Pratiquez-vous une apiculture durable ?

Etienne BRUNEAU

Aujourd’hui, on parle de plus en plus de développement durable et c’est bien normal car un nombre croissant de personnes ont conscience qu’on ne peut plus continuer à produire comme on l’a fait pendant ces dernières années. C’est indispensable si l’on veut assurer un futur aux générations suivantes. En tant qu’apiculteur, on se dit protecteur de la nature et on met loin en avant l’effet bénéfique de nos abeilles avec leur impact très important en tant que pollinisateurs. Mais cela nous laisse-t-il le droit d’ignorer l’impact de la conduite de nos ruches sur l’environnement et sur la société ? Nous proposons ici une enquête pour vous aider à mieux situer le travail apicole dans le cadre du développement durable.

L’objectif

Il n’y a pas une apiculture mais bien des apicultures surtout si l’on se positionne dans un environnement mondial. Pourtant aucune étude globale visant à caractériser et à cartographier les différents types d’apiculture ne vient étayer ce constat. Le marché des produits de la ruche est cependant bien mondial lorsqu’on voit l’importance des échanges internationaux que ce soit de miel, de gelée royale, de cire ou de propolis. L’abeille, elle, où que l’on soit, nous apporte toujours les produits de la ruche et la pollinisation dont nous avons tellement besoin.
On peut dresser un tableau allant des techniques les moins sophistiquées jusqu’au plus sophistiquées. On peut illustrer cela en voyant d’un côté les cueilleurs de miel affrontant Apis dorsata sur les falaises au Népal dans l’Himalaya et de l’autre les images choquantes présentant une apiculture américaine ultra intensive dans le film « More than honey ». Entre ces deux extrêmes se trouve une série de pratiques apicoles différentes bien souvent adaptées à leur environnement local. À ce jour, il n’existe aucune étude qui cartographie ces différentes approches apicoles ni aucune étude globale cherchant à situer ces différentes apicultures par rapport à leur durabilité. Le questionnaire qui vous est présenté ici constitue une première approche dans ce sens et a donc pour objectif de pouvoir non seulement cartographier les différents types de modèles apicoles sur base de critères très simples mais également d’évaluer leur pérennité.

Les questions

Les questions balayent une série de pratiques apicoles communes à tous les modèles apicoles. Nous n’entrerons donc pas dans les détails car ce n’est pas l’objectif ici et cela pourrait faire l’objet de travaux complémentaires.
Un premier volet de questions aborde les éléments liés aux caractéristiques générales du (des) rucher(s) : les ruches, le type de cadres, les cadres et rayons utilisés, l’origine des abeilles, la densité et l’emplacement des ruches et les transhumances éventuelles.
Chaque apiculteur peut remplir aisément chacune de ces questions à choix multiples. En cas de pratiques mutiples il est conseillé de ne renseigner que les pratiques les plus fréquentes au rucher.
Un second volet porte sur la conduite apicole : nombre de visites avec intervention dans la ruche en saison, lutte contre l‘essaimage, égalisation des colonies, constitution de nouvelles colonies, gestion des reines, la récolte, l’alimentation, la pratique sanitaire et le type de traitement utilisé.
Un troisième volet aborde des points plus spécifiques qui ne sont pratiqués que par certains apiculteurs plus spécialisés : élevage, achat de reines, sélection.
Les apiculteurs non concernés signaleront simplement qu’ils ne réalisent pas ces opérations.
La réponse à ces 18 questions permettra de dresser un profil par apiculteur et de voir si l’on peut différencier certains profils types par région ou pays. Ce préalable permettra d’envisager d’aider les apiculteurs qui le souhaitent à évoluer vers une apiculture plus durable au travers de guides.
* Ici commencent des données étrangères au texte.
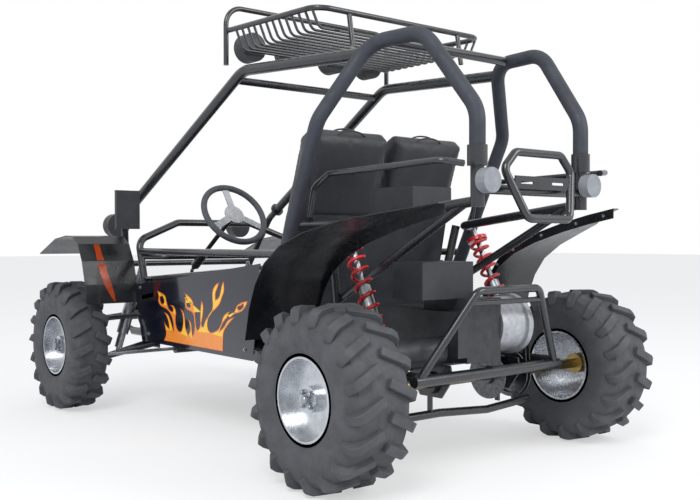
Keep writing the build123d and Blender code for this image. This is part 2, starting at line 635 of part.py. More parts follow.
def small_parts():
    """Mirrors, headlamps, pedals, tank and plate bracket."""
    put("headlamps", both(rod((1050, 345, 822), (1110, 345, 822), 112)))
    put("mirrors", both(block(638, 656, 440, 550, 800, 968)))
    put("fuel_tank", block(-860, -640, 20, 200, 830, 930))
    bar = block(PLATE_X, PLATE_X + 4, -PLATE_HALF, PLATE_HALF, PLATE_Z - 20, PLATE_Z + 20)
    for y in (-PLATE_SLOT_PITCH / 2, PLATE_SLOT_PITCH / 2):
        slot = Plane(origin=(PLATE_X, y, PLATE_Z), z_dir=(1, 0, 0), x_dir=(0, 1, 0)) * SlotOverall(60, 8)
        bar = bar - extrude(slot, amount=10, both=True)
    put("plate_bracket", cope(bar, TAIL_LOOP, other_side(TAIL_LOOP)))


def build():
    """Make every node and write its file."""
    for make in (rear_wheels, front_wheels, lower_frame, cage, nose_frame, rear_frame, rear_arm, guard,
                 engine, rear_shocks, seats, steering, front_suspension, bodywork, roof_rack, racks,
                 small_parts):
        make()
    os.makedirs("parts", exist_ok=True)
    for node, solids in NODES.items():
        export_step(Compound(solids), f"parts/{node}.step")


build()
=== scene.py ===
import bpy
import bmesh
import json
from math import cos, pi, radians, sin, sqrt
from mathutils import Matrix, Vector


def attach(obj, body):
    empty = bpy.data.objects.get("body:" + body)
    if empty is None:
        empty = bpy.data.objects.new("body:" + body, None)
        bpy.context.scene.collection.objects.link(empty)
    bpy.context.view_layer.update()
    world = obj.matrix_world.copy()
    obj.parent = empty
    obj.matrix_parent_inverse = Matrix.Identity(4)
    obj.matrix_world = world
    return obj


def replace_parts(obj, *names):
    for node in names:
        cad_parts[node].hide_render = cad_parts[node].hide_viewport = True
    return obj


# Two-seat off-road go-kart: finishes and fine pieces around the fixed model, in metres.

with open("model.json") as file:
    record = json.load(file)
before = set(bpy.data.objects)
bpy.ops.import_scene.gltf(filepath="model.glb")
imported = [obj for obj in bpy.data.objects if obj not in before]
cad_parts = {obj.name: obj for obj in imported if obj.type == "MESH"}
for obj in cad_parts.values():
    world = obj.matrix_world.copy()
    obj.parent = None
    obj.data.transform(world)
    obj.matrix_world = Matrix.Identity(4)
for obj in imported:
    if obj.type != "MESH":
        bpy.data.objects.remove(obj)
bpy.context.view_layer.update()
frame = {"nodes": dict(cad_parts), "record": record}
nodes = frame["nodes"]


# Camera, solved from the wheels' outlines, for a picture of 700 x 500
cameraFix = {
    "place": (-3.087, 2.2863, 0.7513),
    "forward": (0.7746, -0.6323, -0.0110),
    "roll": radians(-0.06),
    "lens": 47.32,
}


def link(piece):
    bpy.context.scene.collection.objects.link(piece)
    return piece


def makeCamera(fix):
    data = bpy.data.cameras.new("camera")
    data.lens = fix["lens"]
    data.sensor_width = 36.0
    data.sensor_fit = "HORIZONTAL"
    data.clip_end = 200.0
    camera = link(bpy.data.objects.new("camera", data))
    turn = Vector(fix["forward"]).to_track_quat("-Z", "Y").to_matrix()
    turn = turn @ Matrix.Rotation(fix["roll"], 3, "Z")
    camera.matrix_world = Matrix.Translation(fix["place"]) @ turn.to_4x4()
    bpy.context.scene.camera = camera


makeCamera(cameraFix)
print("camera set")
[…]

Les critères de développement durable

Dans le récent numéro d’Abeilles & Cie 195, la fiche technique porte sur une introduction à l’apiculture durable et présente les différents critères de base qui caractérisent la durabilité. Dans le cadre de cette enquête nous avons sélectionné dans chacun des trois domaines importants que sont la viabilité économique, l’impact sociétal ainsi qu’environnemental, deux critères spécifiques. En voici une description qui permet de mieux se faire une idée des critères de quantification étudiés.

VOLET ECONOMIQUE
Investissements : l’apiculture constitue un des secteurs agricoles où les investissements peuvent être les plus bas. C’est le cas lorsqu’on travaille avec des de matériaux locaux et qu’on laisse à l’abeille la mission de construire ce qu’elle peut (rayons…). On peut également investir de grandes sommes dans les moyens de transport, dans les halls de stockage et dans les mielleries (ce dernier point relatif au travail de conditionnement des produits ne sera pas abordé).

Rentabilité : ce paramètre prend en compte l’investissement humain nécessaire (temps de travail) et l’impact sur la productivité de l’exploitation. Si l’on investit très peu et que les rendements sont faibles, on aura un résultat similaire à un investissement important suivi d’une bonne productivité. Les scores les plus élevés seront liés à un travail rapide menant à de bons rendements.

VOLET SOCIAL
Qualité du travail : c’est l’impact direct du type de travail sur l’apiculteur qui est visé ici. On va donc intégrer positivement le caractère intéressant et motivant du travail à réaliser et négativement le côté répétitif, la vitesse de travail nécessitée ainsi que sa lourdeur ou sa pénibilité liée par exemple aux piqûres. Un travail lourd et répétitif à réaliser souvent de nuit comme la transhumance sur de longues distances sera pénalisé par rapport à un travail de jour.

Apport sociétal : seront repris ici quatre éléments : l’impact du point étudié sur la qualité de l’apport en produits de la ruche et/ou sur la possibilité de maintenir ou de développer un emploi correctement rémunéré surtout s’il est peu ou moins qualifié et/ou sur le caractère patrimonial et culturel de l’activité et/ou aux risques pour le voisinage liés à une trop forte densité de ruches y compris le risque d’essaimage multiple.

VOLET ENVIRONNEMENTAL
Bien-être animal : sous ce terme, nous reprenons ici ce en quoi l’élément analysé répond aux besoins naturels des abeilles. Cet aspect souvent négligé dans le passé devient primordial aujourd’hui bien qu’il soit pourtant moins connu des apiculteurs. Il apporte en grande partie la résilience aux colonies et contribue au maintien de la biodiversité. Plus une technique s’écartera de ces besoins naturels et plus elle sera cotée négativement.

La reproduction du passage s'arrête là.